Long years of disengagement by the EU and international institutions is part of that story. That is why President Macron’s swift response to the crisis is so significant. Visiting Beirut within two days of the accident, Macron not only pledged financial support but also challenged the Lebanese political class, calling for a transparent committee of inquiry.  That was not seen by most of the Lebanese public as Western interference but rather as a necessary and welcome expression of France and Europe’s responsibilities in the region.

A coordinated approach

Europe’s commitment to the Mediterranean must run deeper than turning refugees back from our shores. We need a coordinated approach based on development, security and human rights. Turning our backs on the challenges we face in the world leaves a moral and political vacuum, easily exploited by states, such as Turkey, which compete with the EU for influence in the region. 

Secondly, the COVID pandemic is having a transformative effect on how we see the world and other people. We are rediscovering the importance of empathy. We admire sacrifices made by migrant workers at all social levels to protect our health.

And yet a change in the attitudes of the public is not leading to a change of approach by law-makers. If anything, policy is becoming more restrictive. Without safe and legal routes, human traffickers and people smugglers continue to prey on vulnerable refugees and migrants and put their lives at risk. 

When public opinion turns against migrants, governments adopt more restrictive legislation but when attitudes change back, policy remains the same.

Meanwhile cramped conditions and a lack of basic hygiene in the refugee camps in Greece, heighten the risk to refugees, volunteers and staff who work there and to the local population. This August has seen the first reported COVID outbreak, leading to calls for immediate evacuation of all the island camps.

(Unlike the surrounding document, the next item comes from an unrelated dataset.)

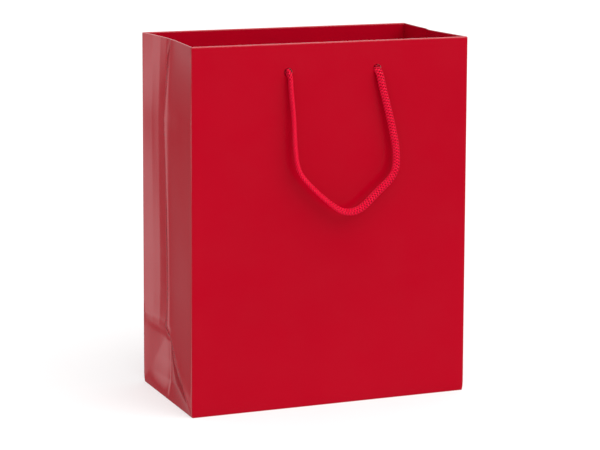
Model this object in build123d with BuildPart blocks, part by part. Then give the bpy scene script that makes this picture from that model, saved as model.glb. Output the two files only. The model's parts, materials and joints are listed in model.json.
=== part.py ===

Commenting further in her interview with Deutschland.de, Beate Rudolf said: “The second threat to human rights is when people take them for granted. The state will only respect human rights, when people demand them.”

There is a ratchet effect when it comes to public opinion and immigration policy. When public opinion turns against migrants, governments adopt more restrictive legislation but when attitudes change back, policy remains the same.

Civil society has a key role to play in shifting the political narrative.  Many of those who are saving lives in Europe were themselves refugees or other migrants and we should say so. They are part of the solution to the challenges Europe faces, not part of the problem.

This World Humanitarian Day, we Europeans, find ourselves in the midst of a humanitarian crisis of our own. Recognising the value and inter-connectedness of each human life can make our societies more resilient. It’s high time we learned to do so.